** start Recorded information **
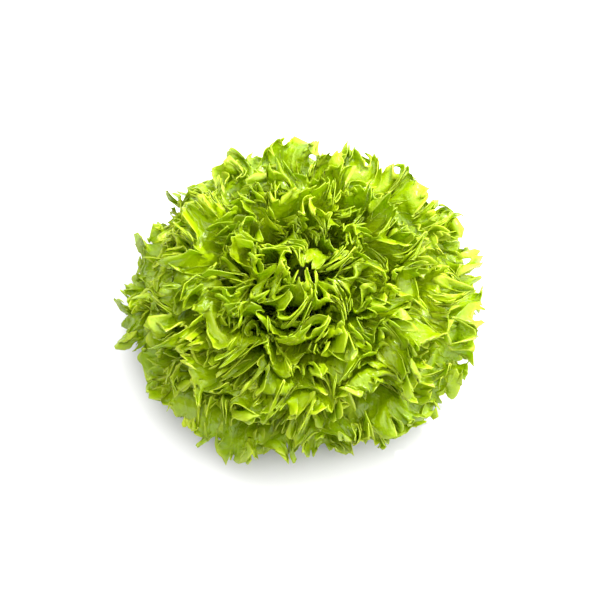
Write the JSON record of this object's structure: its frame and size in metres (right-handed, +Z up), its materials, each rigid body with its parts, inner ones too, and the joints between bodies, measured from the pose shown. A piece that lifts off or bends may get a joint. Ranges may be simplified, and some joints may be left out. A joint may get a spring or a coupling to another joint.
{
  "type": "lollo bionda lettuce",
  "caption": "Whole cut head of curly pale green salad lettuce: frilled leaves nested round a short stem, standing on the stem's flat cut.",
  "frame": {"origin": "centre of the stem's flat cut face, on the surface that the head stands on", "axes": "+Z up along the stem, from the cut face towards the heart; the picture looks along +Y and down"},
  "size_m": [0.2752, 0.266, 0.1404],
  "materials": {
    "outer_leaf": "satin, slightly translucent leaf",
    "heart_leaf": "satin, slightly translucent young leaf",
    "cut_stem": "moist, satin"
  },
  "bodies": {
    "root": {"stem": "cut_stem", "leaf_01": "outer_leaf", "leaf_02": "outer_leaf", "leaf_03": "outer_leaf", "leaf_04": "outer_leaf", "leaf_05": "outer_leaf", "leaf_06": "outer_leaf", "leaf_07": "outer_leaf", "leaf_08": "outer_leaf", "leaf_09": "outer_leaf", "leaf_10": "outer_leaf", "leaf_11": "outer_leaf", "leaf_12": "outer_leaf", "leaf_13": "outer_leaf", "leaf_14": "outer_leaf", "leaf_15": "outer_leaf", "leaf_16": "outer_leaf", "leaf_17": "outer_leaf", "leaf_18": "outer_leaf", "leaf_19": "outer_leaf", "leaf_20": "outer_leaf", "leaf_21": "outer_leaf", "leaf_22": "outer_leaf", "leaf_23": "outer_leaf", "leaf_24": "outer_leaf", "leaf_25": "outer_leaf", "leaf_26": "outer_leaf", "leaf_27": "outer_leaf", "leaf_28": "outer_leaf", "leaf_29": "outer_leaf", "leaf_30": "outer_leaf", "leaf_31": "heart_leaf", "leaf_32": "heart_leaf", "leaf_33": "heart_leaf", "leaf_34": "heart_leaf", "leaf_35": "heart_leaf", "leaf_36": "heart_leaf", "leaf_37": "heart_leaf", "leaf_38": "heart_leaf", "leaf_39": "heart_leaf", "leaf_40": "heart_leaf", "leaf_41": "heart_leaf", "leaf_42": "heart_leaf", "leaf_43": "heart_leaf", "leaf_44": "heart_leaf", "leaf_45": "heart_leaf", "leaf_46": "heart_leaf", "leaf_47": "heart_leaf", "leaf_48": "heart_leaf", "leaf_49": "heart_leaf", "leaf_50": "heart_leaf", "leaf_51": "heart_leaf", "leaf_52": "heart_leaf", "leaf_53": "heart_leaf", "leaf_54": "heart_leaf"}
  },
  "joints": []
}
** end Recorded information **
** start Recorded information **
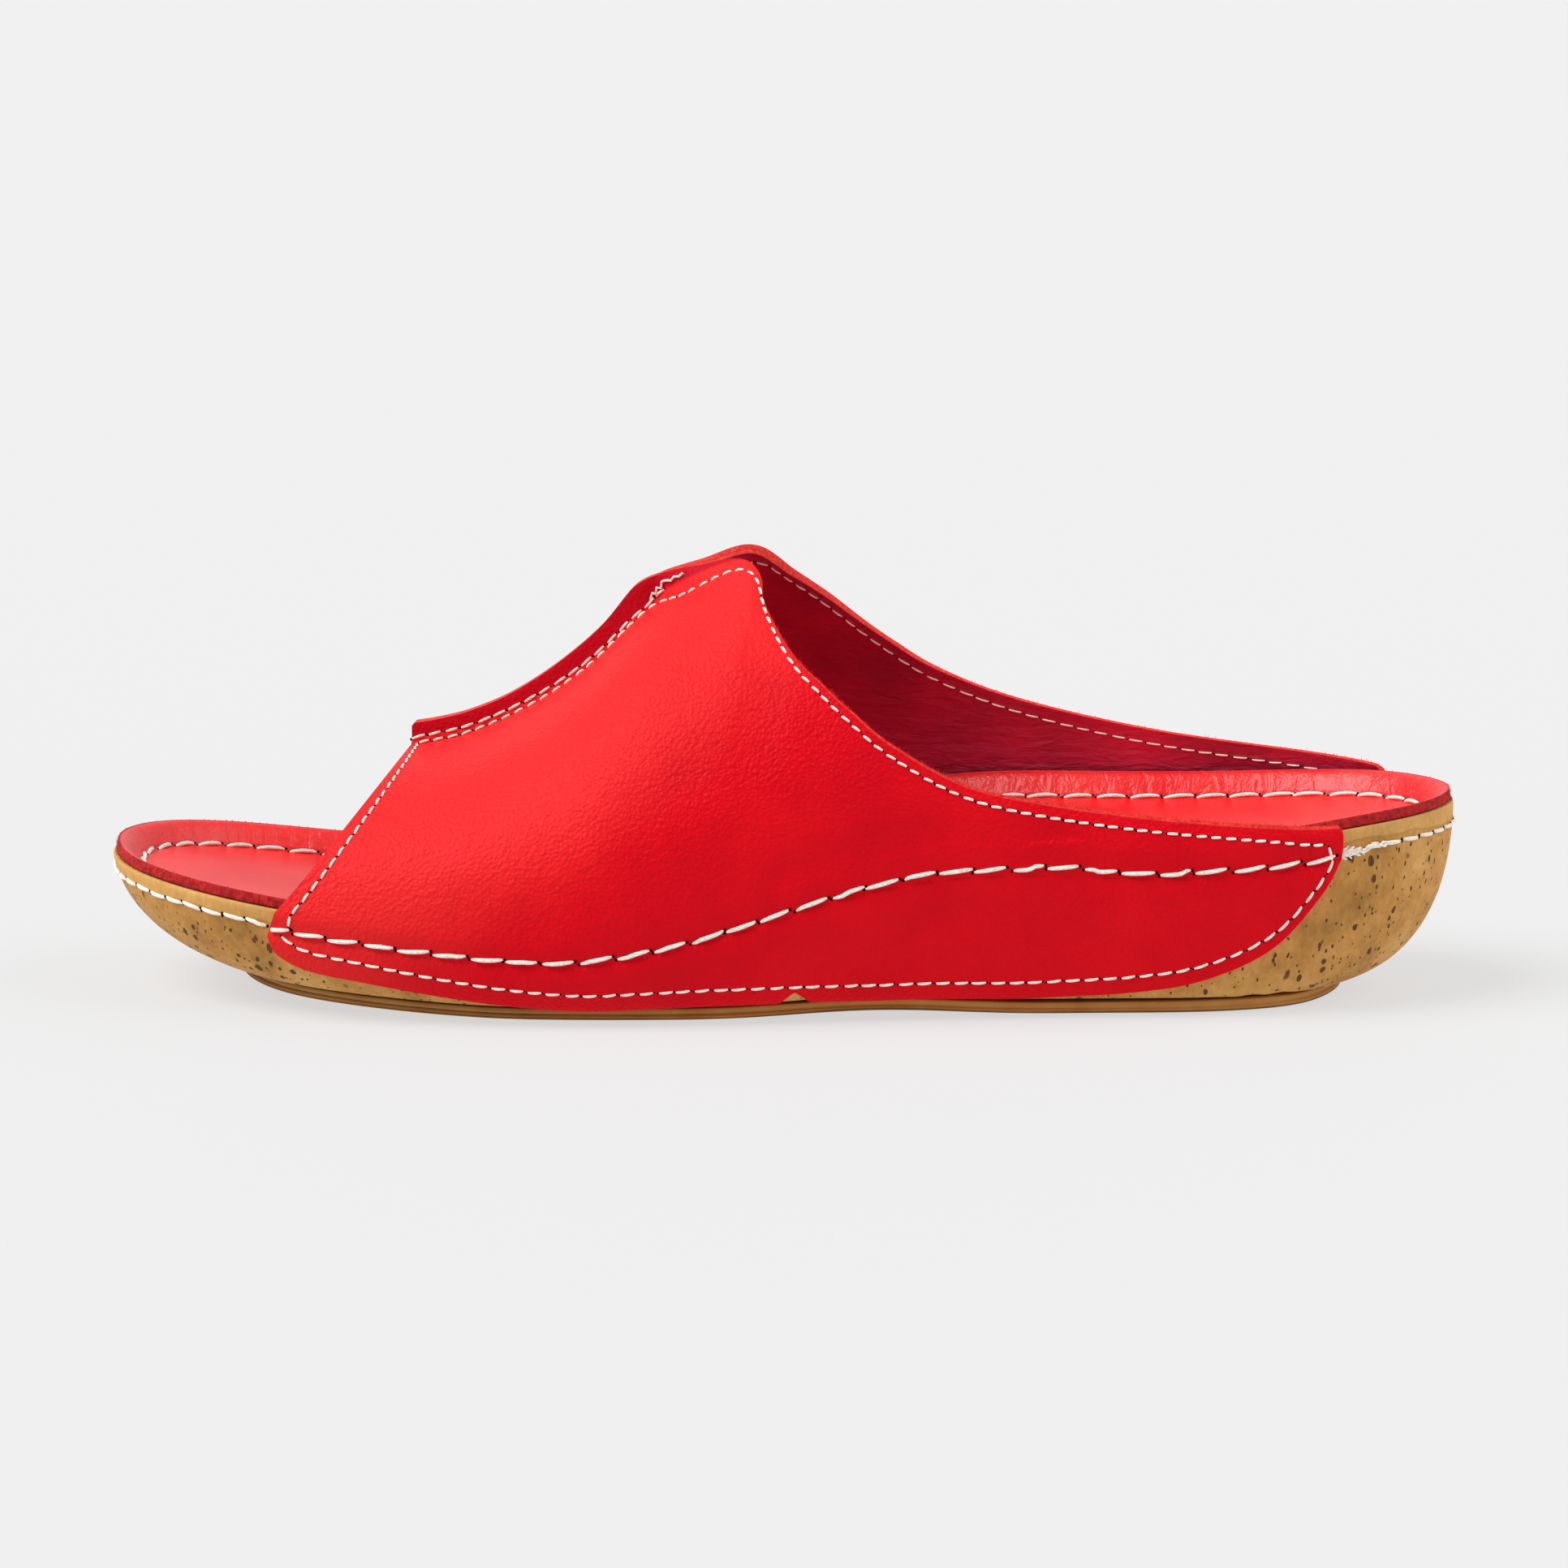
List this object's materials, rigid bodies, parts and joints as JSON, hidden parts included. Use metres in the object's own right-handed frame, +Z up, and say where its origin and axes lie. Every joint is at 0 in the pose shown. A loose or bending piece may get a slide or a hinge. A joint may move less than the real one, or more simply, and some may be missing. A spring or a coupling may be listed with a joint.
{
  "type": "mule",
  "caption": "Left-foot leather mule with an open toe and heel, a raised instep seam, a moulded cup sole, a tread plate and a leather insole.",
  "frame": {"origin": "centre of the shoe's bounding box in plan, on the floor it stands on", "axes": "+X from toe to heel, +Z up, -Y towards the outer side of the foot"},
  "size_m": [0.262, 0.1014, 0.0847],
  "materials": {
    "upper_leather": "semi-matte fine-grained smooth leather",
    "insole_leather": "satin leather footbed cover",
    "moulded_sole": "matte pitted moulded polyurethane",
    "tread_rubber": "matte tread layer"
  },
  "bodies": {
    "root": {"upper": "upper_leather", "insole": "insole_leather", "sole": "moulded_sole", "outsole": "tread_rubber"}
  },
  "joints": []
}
** end Recorded information **
Short exercise
Check each line above for the string "axes" and show the ones that have it.

Exercise result
  "frame": {"origin": "centre of the stem's flat cut face, on the surface that the head stands on", "axes": "+Z up along the stem, from the cut face towards the heart; the picture looks along +Y and down"},
List this object's materials, rigid bodies, parts and joints as JSON, hidden parts included. Use metres in the object's own right-handed frame, +Z up, and say where its origin and axes lie. Every joint is at 0 in the pose shown. A loose or bending piece may get a slide or a hinge. A joint may move less than the real one, or more simply, and some may be missing. A spring or a coupling may be listed with a joint.
  "frame": {"origin": "centre of the shoe's bounding box in plan, on the floor it stands on", "axes": "+X from toe to heel, +Z up, -Y towards the outer side of the foot"},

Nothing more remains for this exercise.